Writer/Director Jim Jarmusch is one of those art house darlings that many concerned only with mainstream cinema are unaware of. This is most unfortunate as the man is talented. His best known previous work ‘Coffee and Cigarette’ was nothing short of brilliant. When I heard that Jarmusch and Murray were going to team up on film I couldn’t wait to see it. I was not disappointed. Jarmusch knows that his strength is in presenting the story in an episodic fashion. Here he uses the episode and its sub plots to forward the over all theme of the film with fantastic results. Like ‘Coffee and Cigarettes’, ‘Broken Flowers’ hits the audience on a visceral level. The story is forwarded by the stellar performances and the straight forward direction. There are no fancy camera work, too many independent film directors seem like they are doing a senior project for film school. They cram in every camera and lighting trick they can think of. Jarmusch makes his camera into a voyeur, the unblinking eye that captures real human moments. His writing immediately connects with the audience making us care about a basically unlikable character such as Don.
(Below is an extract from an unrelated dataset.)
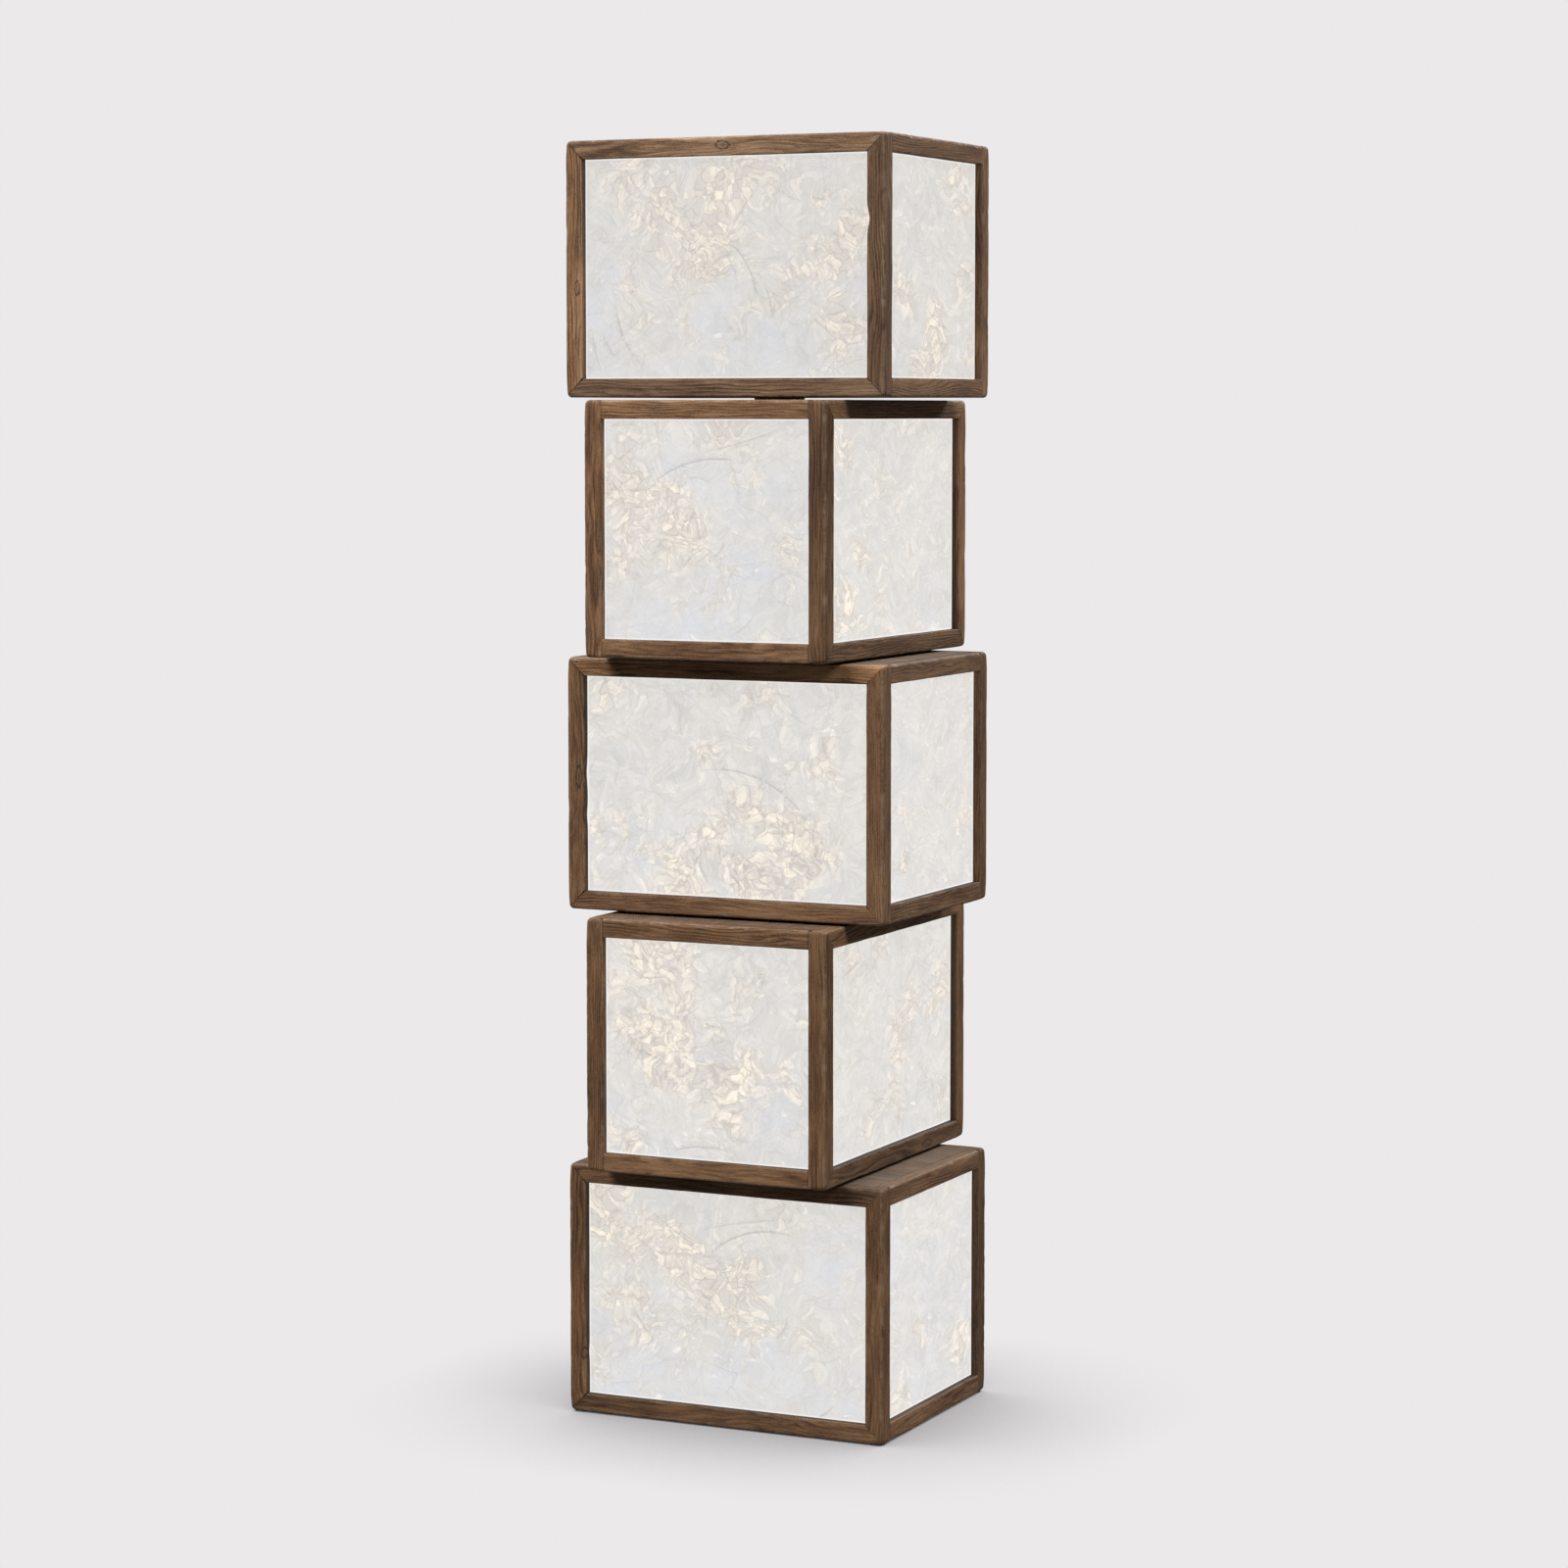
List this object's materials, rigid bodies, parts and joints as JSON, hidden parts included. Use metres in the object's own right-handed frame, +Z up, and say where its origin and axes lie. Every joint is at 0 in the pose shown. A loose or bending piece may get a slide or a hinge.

A film like this deserves a top notch presentation and Universal gives it to us. This film won the coveted Grand Prize of the Jury and Golden Palm at the Cannes Film Festival so nothing less than a perfectly mastered DVD would do. The video is presented in anamorphic 1.78:1 and it is flawless. The color balance is spectacular, slightly muted but reflecting and reaffirming the mood set by the actors. There is no breakdown to the contrast even in scenes where shadow and light collide. The Dolby 5.1 audio is far better than most Indy films are given. The channel separation is excellent although the rear speakers are used mostly for a full, rich ambience. There are a few outtakes with Bill Murray and a behind the scenes look at the cast. This film may be overlooked at Oscar time by more controversial entries but it demands to be part of any serious collection.